Ketiga: Pemazmur yakin TUHAN tidak menolak dia (5-6). Inilah keyakinan yang dimiliki oleh Pemazmur. Sekalipun ia berada di jurang yang dalam Allah tidak menolaknya. Ia selalu menanti-nantikan TUHAN. Perhatiannya tertuju kepada Allah, satu-satunya yang dapat menyelamatkannya, sehingga ia tetap hidup. Ia terus menanti TUHAN sendiri yang bebas bertindak dan pasti berbuat baik. Pengharapan Pemazmur sangat kuat lebih daripada pagi maupun fajar yang dinantikan oleh para penjaga. Jikalau pagi dan fajar saja TUHAN hadirkan untuk memberi kelegaan, TUHAN pasti akan bertindak dalam kasih-Nya. Inilah pengharapan pemazmur. Sejauh mana saudara menaruh pengharapan kepada TUHAN Yesus dalam jerih juang saat terpuruk di dalam jurang yang dalam. Pengharapan bukanlah bayangan, pengharapan adalah jangkar/sauh yang kokoh atau kuat (Ibrani 6:19). Pengharapan dalam Kristus tertanam kuat dalam jiwa kita. inilah yang membuat kita kuat dan berani menghadapi pergulatan hidup.
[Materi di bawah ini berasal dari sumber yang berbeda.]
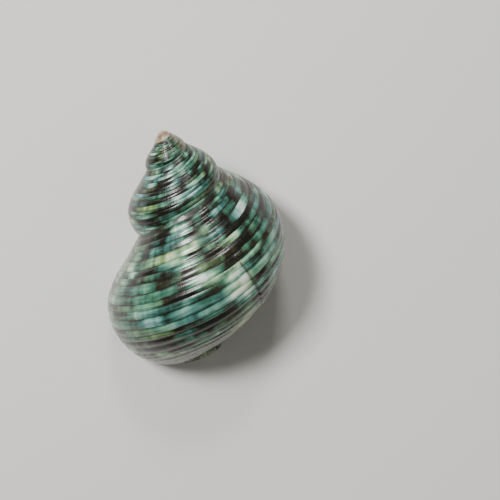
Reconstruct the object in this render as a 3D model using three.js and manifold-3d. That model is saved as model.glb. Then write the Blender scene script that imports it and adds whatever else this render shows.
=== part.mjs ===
// A turban shell lying on its opening: one coiled, hollow, thick-walled shell grown in one piece.
// Millimetres, +Z up. The rim of the opening rests on the plane Z = 0 and the apex points to +Y.
//
// The shell is described around its axis. `turn` is the angle of growth in radians, zero where
// the last whorl stops coiling and runs straight on to the lip. In the section at one turn, `r`
// is the distance from the axis and `z` is the distance from the apex along the axis.

import * as THREE from "three";
import { mergeVertices } from "three/addons/utils/BufferGeometryUtils.js";
import Module from "manifold-3d";

const { PI, abs, atan2, cos, exp, hypot, max, min, sin, sqrt } = Math;
const degrees = THREE.MathUtils.degToRad;
const FULL_TURN = 2 * PI;

// Growth per radian of turn, and how much slower the earliest whorls grew.
const RADIUS_GROWTH = 0.173;
const HEIGHT_GROWTH = 0.107;
const SIZE_GROWTH = 0.0825;
const EARLY_GROWTH = -0.0018;

// The centre of the tube at turn zero, and the outline of the tube about that centre.
const CENTRE_RADIUS = 9;
const CENTRE_HEIGHT = 51;
const HALF_WIDTH = 29.2;
const HALF_HEIGHT = 30.6;
const OUTLINE_POWER = 1.7;
const SHOULDER_SLANT = 0.375;
const OUTLINE_TILT = degrees(-1.5);

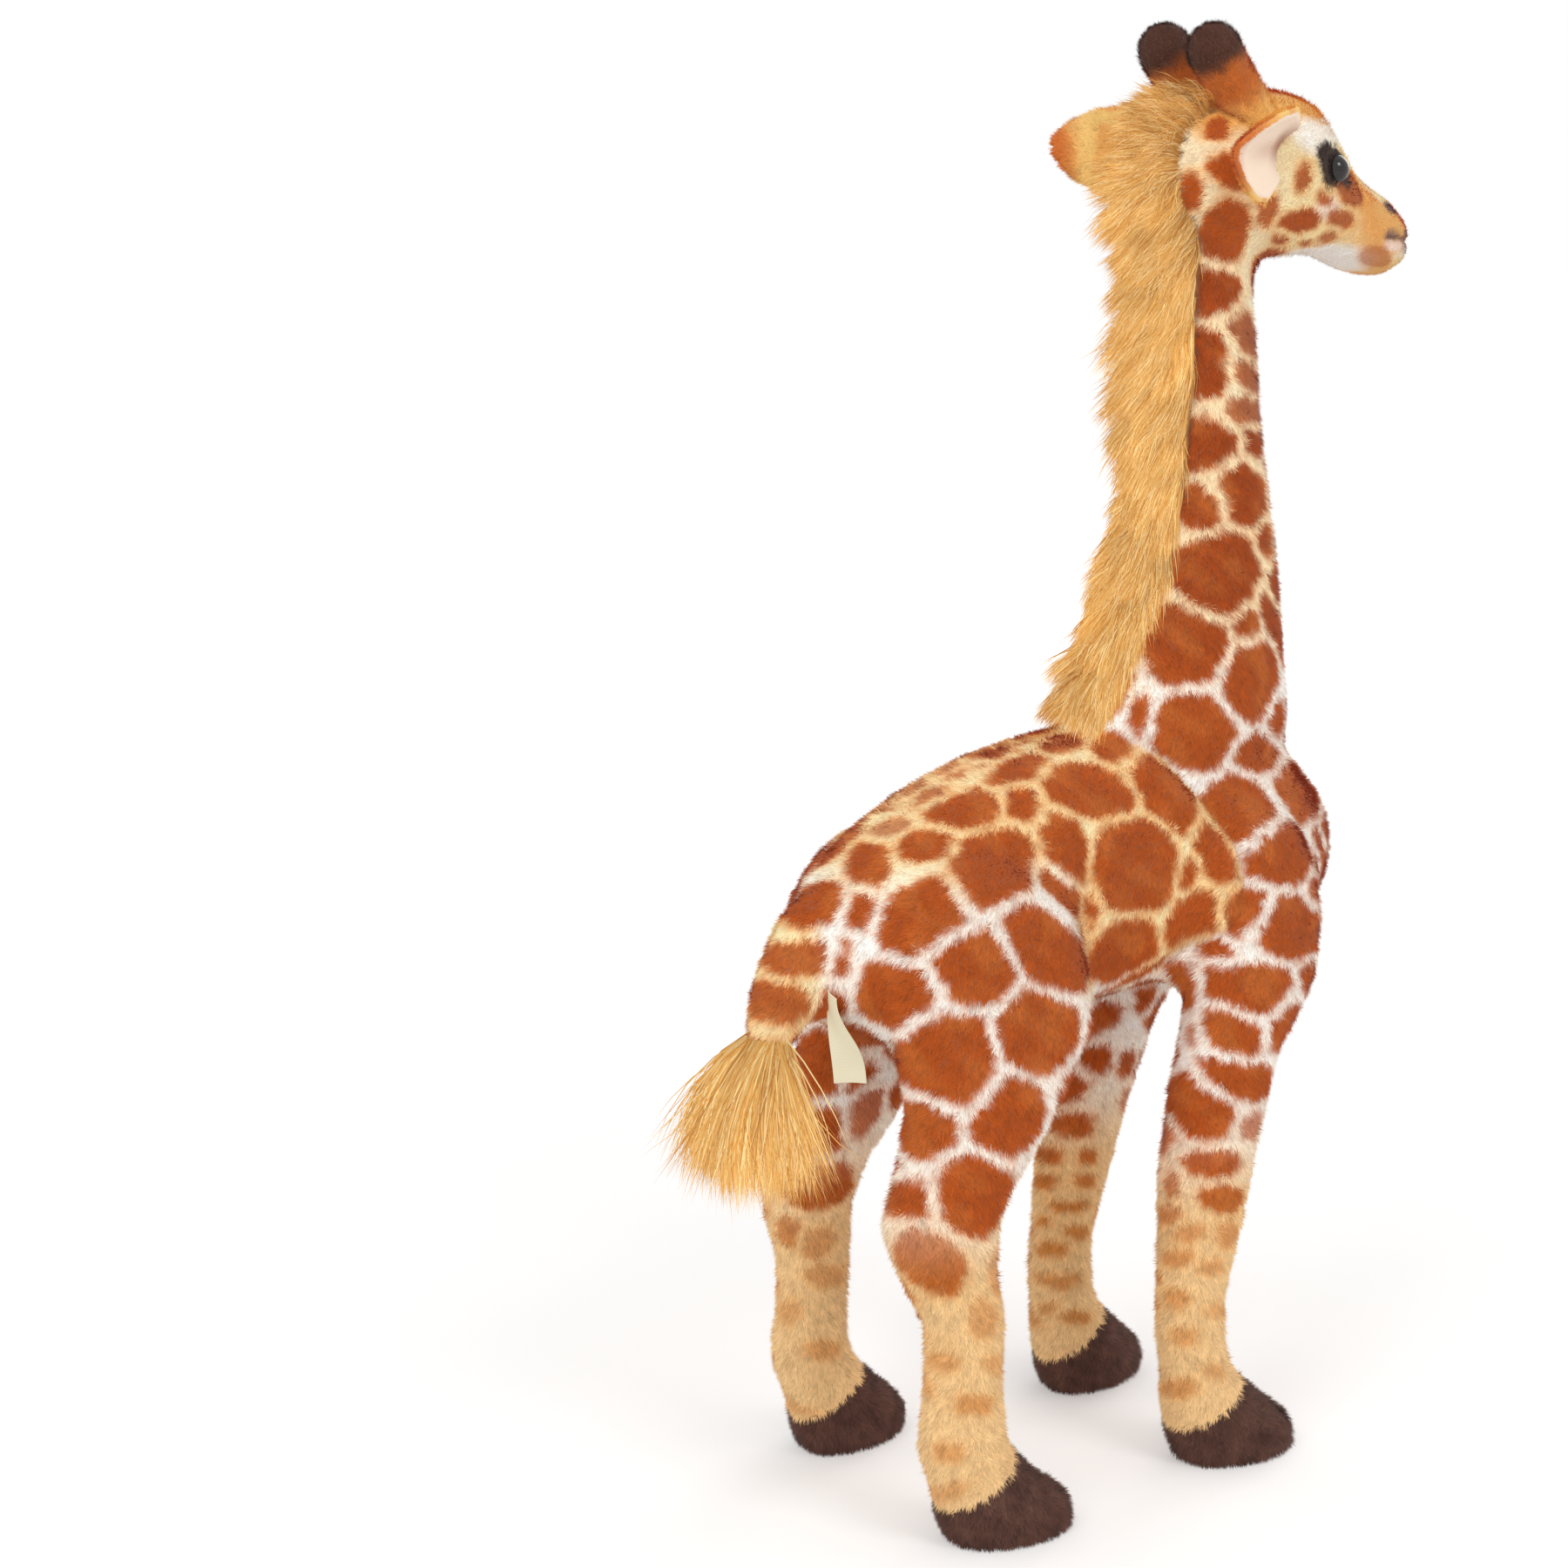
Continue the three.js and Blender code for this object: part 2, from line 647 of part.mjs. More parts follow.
// Head skin, chin, filling and the mane on the back of the skull, whose shares are along, up and half its width
const crestShares = [
  [0.36, 0.98, 0.2],
  [0.23, 0.96, 0.26],
  [0.12, 0.9, 0.5],
  [0.03, 0.8, 0.8],
  [0, 0.64, 1],
  [0, 0.46, 1],
  [0.02, 0.3, 0.8],
];

function addHead() {
  const tipY = skullY - headLength;
  const chin = (grow) => block(
    vector(-headHalf - overrun, tipY - overrun, jawHeight - overrun),
    vector(headHalf + overrun, tipY + mouthLength + grow, jawHeight + mouthHeight + grow),
  );
  const hollow = solidOf(loft(headRings, headSides / 2, -plush));
  let shell = solidOf(loft(headRings, headSides)).subtract(hollow).subtract(socket);
  let core = solidOf(loft(headRings, headSides / 2, -plush - clearance)).subtract(socket);
  for (const [side, name] of [[-1, "right"], [1, "left"]]) {
    const room = eyeSolids(side, clearance);
    shell = shell.subtract(room.eye).subtract(room.washer);
    core = core.subtract(room.eye).subtract(room.washer);
    const { eye, washer } = eyeSolids(side, 0);
    addPiece("eye_" + name, eye, blackGloss);
    addPiece("eye_" + name + "_washer", washer, washerPlastic);
  }
  addPiece("head_skin", shell.subtract(chin(clearance)), patchedPlush);
  addPiece("chin_skin", shell.intersect(chin(0)), creamPlush);
  addPiece("head_filling", core, fibre);
  const path = crestShares.map(([along, up]) =>
    vector(0, skullY - headLength * along, jawHeight + headHeight * up),
  );
  const rings = pathRings(path, crestShares.map(() => crestHalfDepth));
  rings.forEach((r, i) => {
    r.wide = maneHalf * crestShares[i][2];
  });
  let crest = solidOf(loft(rings, tailSides)).subtract(solidOf(headCutter)).subtract(socket);
  for (const side of [-1, 1]) crest = crest.subtract(solidOf(hornForm(side, clearance)));
  addPiece("head_mane", crest, maneFur);
}

// Legs. Rings as shares: height, out from the foot's place to the hip's, setback from the foot's place, and the
// half width and half depth
const frontLeg = {
  pair: "front", top: bellyHeight + frontLegRise, wide: frontLegWide, deep: frontLegDeep,
  footOut: frontFootOut, footY: rumpY - frontFootFromRump,
  hipOut: frontHipOut, hipHeight: bellyHeight + frontHipRise, hipShare: -0.68,
  from: -legForward, to: legInward,
  shares: [
    [1, 0.98, -0.67, 0.4, 0.3],
    [0.96, 0.9, -0.67, 0.86, 0.66],
    [0.885, 0.86, -0.7, 0.94, 0.94],
    [0.81, 0.78, -0.7, 1, 1],
    [0.73, 0.65, -0.58, 1, 0.93],
    [0.625, 0.48, -0.27, 0.93, 0.81],
    [0.465, 0.3, 0.12, 0.86, 0.79],
    [0.37, 0.2, 0.27, 0.79, 0.7],
    [0.26, 0.11, 0.45, 0.72, 0.56],
    [0.15, 0.04, 0.48, 0.79, 0.56],
  ],
};
const rearLeg = {
  pair: "rear", top: bellyHeight + rearLegRise, wide: rearLegWide, deep: rearLegDeep,
  footOut: rearFootOut, footY: rumpY - rearFootFromRump,
  hipOut: rearHipOut, hipHeight: bellyHeight + rearHipRise, hipShare: -0.15,
  from: -legInward, to: legForward,
  shares: [
    [1, 1, -0.04, 0.4, 0.26],
    [0.96, 0.88, -0.07, 0.86, 0.56],
    [0.89, 0.81, -0.11, 0.96, 0.86],
    [0.8, 0.77, -0.167, 1, 1],
    [0.72, 0.69, -0.2, 1, 0.91],
    [0.645, 0.58, -0.11, 0.98, 0.75],
    [0.555, 0.46, 0.13, 0.95, 0.63],
    [0.475, 0.37, 0.35, 0.9, 0.56],
    [0.4, 0.27, 0.378, 0.83, 0.45],
    [0.32, 0.18, 0.3, 0.77, 0.375],
    [0.235, 0.11, 0.304, 0.79, 0.367],
    [0.15, 0.04, 0.333, 0.85, 0.41],
  ],
};

// Foot rings as shares: height, setback, half width and half depth
const footShares = [
  [0.68, 0.31, 0.88, 0.76],
  [0.41, 0.12, 0.98, 0.95],
  [0.18, 0.03, 1, 1],
];
const soleShare = 0.86;
const footFullness = 2;
const hipFullness = 2.8;
const hipFromShare = 0.45;
const hipToShare = 0.75;

function legRings(leg, side) {
  const rings = leg.shares.map(([up, out, setback, wide, deep]) => {
    const turn = radians(toeOut * (1 - up));
    const across = vector(Math.cos(turn), side * Math.sin(turn), 0);
    const lengthwise = vector(-side * Math.sin(turn), Math.cos(turn), 0);
    const middle = vector(side * mix(leg.footOut, leg.hipOut, out), leg.footY, leg.top * up);
    middle.addScaledVector(lengthwise, leg.deep * setback);
    const rise = THREE.MathUtils.smoothstep(up, hipFromShare, hipToShare);
    const fullness = mix(footFullness, hipFullness, rise);
    return ring(middle, leg.wide * wide, leg.deep * deep, across, lengthwise, fullness);
  });
  const turn = radians(toeOut);
  const across = vector(Math.cos(turn), side * Math.sin(turn), 0);
  const lengthwise = vector(-side * Math.sin(turn), Math.cos(turn), 0);
  footShares.forEach(([up, setback, wide, deep]) => {
    const middle = vector(side * leg.footOut, leg.footY, footHeight * up);
    middle.addScaledVector(lengthwise, footDeep * setback);
    rings.push(ring(middle, footWide * wide, footDeep * deep, across, lengthwise));
  });
  const sole = vector(side * leg.footOut, leg.footY, -soleFlat);
  rings.push(ring(sole, footWide * soleShare, footDeep * soleShare, across, lengthwise));
  return rings;
}

function addLeg(leg, side, name) {
  const rings = legRings(leg, side);
  const pivot = vector(0, leg.footY + leg.deep * leg.hipShare, leg.hipHeight);
  const room = swept(legTorsoCutter, pivot, axisX, [leg.from, 0, leg.to]);
  const reach = leg.footOut + leg.deep + footDeep;
  const seam = vector(0, leg.footY + hoofSeamSetback, hoofSeamHeight);
  const lower = (grow) => block(
    vector(-reach, leg.footY - reach, -reach),
    vector(reach, leg.footY + reach, hoofSeamHeight + grow),
    -hoofTilt,
    seam,
  );
  const ground = block(vector(-reach, leg.footY - reach, -reach), vector(reach, leg.footY + reach, 0));
  const hollow = solidOf(loft(rings, legSides / 2, -plush));
  const shell = solidOf(loft(rings, legSides)).subtract(hollow).subtract(room).subtract(ground);
  addPiece(leg.pair + "_leg_" + name + "_skin", shell.subtract(lower(clearance / 2)), patchedPlush);
  addPiece(leg.pair + "_hoof_" + name, shell.intersect(lower(-clearance / 2)), hoofPlush);
  const inset = plush + clearance;
  const coarseRoom = swept(coarseTorsoCutter, pivot, axisX, [leg.from, leg.to]);
  const core = solidOf(loft(rings, legSides / 2, -inset)).subtract(coarseRoom);
  const wired = rings.filter((r, i) => i >= 4 && i % 2 === 0 && r.middle.z > 0).map((r) => r.middle);
  const foot = rings[rings.length - 1].middle;
  const { wire, bore } = wireWithBore([...wired, vector(foot.x, foot.y, inset)], inset);
  addPiece(leg.pair + "_leg_" + name + "_filling", core.subtract(bore), fibre);
  addPiece(leg.pair + "_leg_" + name + "_wire", wire, wireSteel);
}

// Tail and tuft. Shares: reach backwards, drop and radius
const tailShares = [
  [0, 0, 0.9],
  [0.29, 0.05, 1],
  [0.55, 0.22, 1.03],
  [0.76, 0.5, 1.02],
  [0.9, 0.74, 0.98],
  [1, 1, 0.92],
];
const tuftShares = [
  [-0.06, -0.06, 0.5],
  [0.15, 0.12, 0.7],
  [0.42, 0.38, 1],
  [0.75, 0.72, 0.96],
  [0.95, 0.93, 0.62],
  [1, 1, 0.25],
];

function tail(grow, open = false, sides = tailSides) {
  const path = tailShares.map(([back, down]) =>
    vector(0, tailRootY + tailReach * back, tailRootHeight - tailDrop * down),
  );
  const radii = tailShares.map(([, , share]) => tailRadius * share);
  return loft(pathRings(path, radii), sides, grow, open);
}

function addTail() {
  const pivot = vector(0, tailRootY + tailRadius, tailRootHeight);
  const room = swept(torsoCutter, pivot, axisY, [-tailSwing, 0, tailSwing]);
  const hollow = solidOf(tail(-plush, true, tailSides / 2));
  addPiece("tail_skin", solidOf(tail(0)).subtract(hollow).subtract(room), patchedPlush);
  const coarseRoom = swept(coarseTorsoCutter, pivot, axisY, [-tailSwing, tailSwing]);
  const core = solidOf(tail(-plush - clearance, false, tailSides / 2));
  addPiece("tail_filling", core.subtract(coarseRoom), fibre);
  const [endY, endZ] = [tailRootY + tailReach, tailRootHeight - tailDrop];
  const path = tuftShares.map(([back, down]) => vector(0, endY + tuftReach * back, endZ - tuftLength * down));
  const tuft = solidOf(loft(pathRings(path, tuftShares.map(([, , share]) => tuftRadius * share)), tailSides));
  addPiece("tail_tuft", tuft.subtract(solidOf(tail(clearance))), maneFur);
}

addTorso();
addLabel();
addNeck();
addHead();
for (const [side, name] of [[-1, "right"], [1, "left"]]) {
  addHorn(side, name);
  addEar(side, name);
  addLeg(frontLeg, side, name);
  addLeg(rearLeg, side, name);
}
addTail();

// The origin is under the middle of the giraffe, on the ground
const bounds = new THREE.Box3().setFromObject(giraffe);
const middle = bounds.getCenter(vector(0, 0, 0));
for (const mesh of giraffe.children) mesh.position.set(-middle.x, -middle.y, -bounds.min.z);

export default giraffe;
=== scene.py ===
# %% [markdown]
# # A standing plush giraffe
# The toy is sewn from printed plush, stuffed with fibre and stiffened with wires. This lesson dresses its packed
# CAD frame: first the camera, the floor and the light, then the skins, the printed pattern, the pile that stands on
# the skins, and last the long fur, the ears, the eyes and the label.

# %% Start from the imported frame
import math

import bpy
import numpy as np
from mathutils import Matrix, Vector
from mathutils.bvhtree import BVHTree


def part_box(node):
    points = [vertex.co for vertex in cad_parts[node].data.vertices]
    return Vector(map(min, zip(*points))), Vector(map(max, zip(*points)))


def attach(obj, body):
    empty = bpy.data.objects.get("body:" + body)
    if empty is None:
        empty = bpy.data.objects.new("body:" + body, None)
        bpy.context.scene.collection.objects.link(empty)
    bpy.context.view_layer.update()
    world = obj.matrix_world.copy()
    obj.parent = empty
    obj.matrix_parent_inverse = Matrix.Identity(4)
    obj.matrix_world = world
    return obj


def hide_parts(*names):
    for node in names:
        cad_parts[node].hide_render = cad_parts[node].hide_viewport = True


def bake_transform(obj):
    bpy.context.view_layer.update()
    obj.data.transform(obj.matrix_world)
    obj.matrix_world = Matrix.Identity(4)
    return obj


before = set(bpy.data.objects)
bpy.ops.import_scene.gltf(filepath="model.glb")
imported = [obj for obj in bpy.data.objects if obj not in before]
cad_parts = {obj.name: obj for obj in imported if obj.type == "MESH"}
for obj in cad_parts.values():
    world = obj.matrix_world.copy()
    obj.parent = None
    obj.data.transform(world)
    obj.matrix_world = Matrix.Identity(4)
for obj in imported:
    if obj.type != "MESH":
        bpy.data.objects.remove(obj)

scene = bpy.context.scene
bpy.context.view_layer.update()

# %% [markdown]
# ## Camera
# The picture was taken from behind the giraffe's right hip, a little above its back. The camera looks at the middle
# of the body, and a sideways shift puts the toy to the right of the frame as in the picture, because turning the
# camera instead would change the perspective.

# %% Camera
PHOTO = 1800
aim = Vector((0, 0.013, 0.312))
camera_data = bpy.data.cameras.new("photo_camera")
camera_data.sensor_width, camera_data.lens, camera_data.shift_x = 36, 73.7, -0.1556
camera = bpy.data.objects.new("photo_camera", camera_data)
scene.collection.objects.link(camera)
scene.camera = camera
camera.location = (-1.110, 0.813, 0.608)
camera.rotation_euler = (aim - camera.location).to_track_quat("-Z", "Y").to_euler()
focal = camera_data.lens / camera_data.sensor_width * PHOTO
camera_turn = np.array(camera.rotation_euler.to_matrix())
camera_place = np.array(camera.location)
print("camera", tuple(round(v, 3) for v in camera.location), "focal length in picture points", round(focal))

# %% [markdown]
# ## Paint helpers
# Every finish, of plush, plastic or steel, is a small tree of nodes. It could be joined by hand in the shader editor,
# but in a script that soon gets long. So one class wraps a socket, and sums on it are written as in Python, and one
# method makes any other node: its settings first, then its sockets.

# %% Paint helpers
class Line:
    """A value that a node puts out, on which sums are written as in Python."""

    def __init__(self, tree, socket):
        self.tree, self.socket = tree, socket

    def sum_with(self, operation, other):
        return self.tree.make("ShaderNodeMath", {"operation": operation}, {0: self, 1: other})[0]

    def __add__(self, other):
        return self.sum_with("ADD", other)

    def __mul__(self, other):
        return self.sum_with("MULTIPLY", other)

    __radd__, __rmul__ = __add__, __mul__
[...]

Keempat: Firman keselamatan itu berisi janji bahwa “pada TUHAN ada kasih setia”. Inilah yang Pemazmur bagikan kepada umat: berharaplah kepada TUHAN. Hanya pada Tuhan Allah ada kasih setia dan pembebasan. Orang yang jatuh ke dalam jurang yang dalam dimerdekakan-Nya dan dibebaskan-Nya. Mereka tidak lagi dikuasai ketakutan dan maut. Inilah sebabnya pemazmur mengucap syukur di hadapan umat: ia mengakui bahwa TUHAN telah membebaskannya dan mengundang orang lain untuk berharap kepada TUHAN. Kini Saudara dan saya mempunyai Yesus Kristus sebagai Imam Besar: “Sebab Imam Besar yang kita punya, bukanlah imam besar yang tidak dapat turut merasakan kelemahan-kelemahan kita, sebaliknya sama dengan kita, Ia telah dicobai, hanya tidak berbuat dosa. Sebab itu marilah kita dengan penuh keberanian menghampiri takhta kasih karunia, supaya kita menerima rahmat dan menemukan kasih karunia untuk mendapat pertolongan kita pada waktunya” (Ibrani 4:15-16).

Saat ini kita memasuki Minggu Pra-Paskah V yang menekankan kuasa Tuhan Yesus yang menghidupkan. Tuhan Yesus membangkitkan semangat dan pengharapan, di tengah keputusasaan dan keluh kesah di tengah hidup yang tidak mudah untuk dihadapi. Di dalam kuasa Roh Kudus, kita dibimbing dalam semangat kebangkitan, bukan keterpurukan.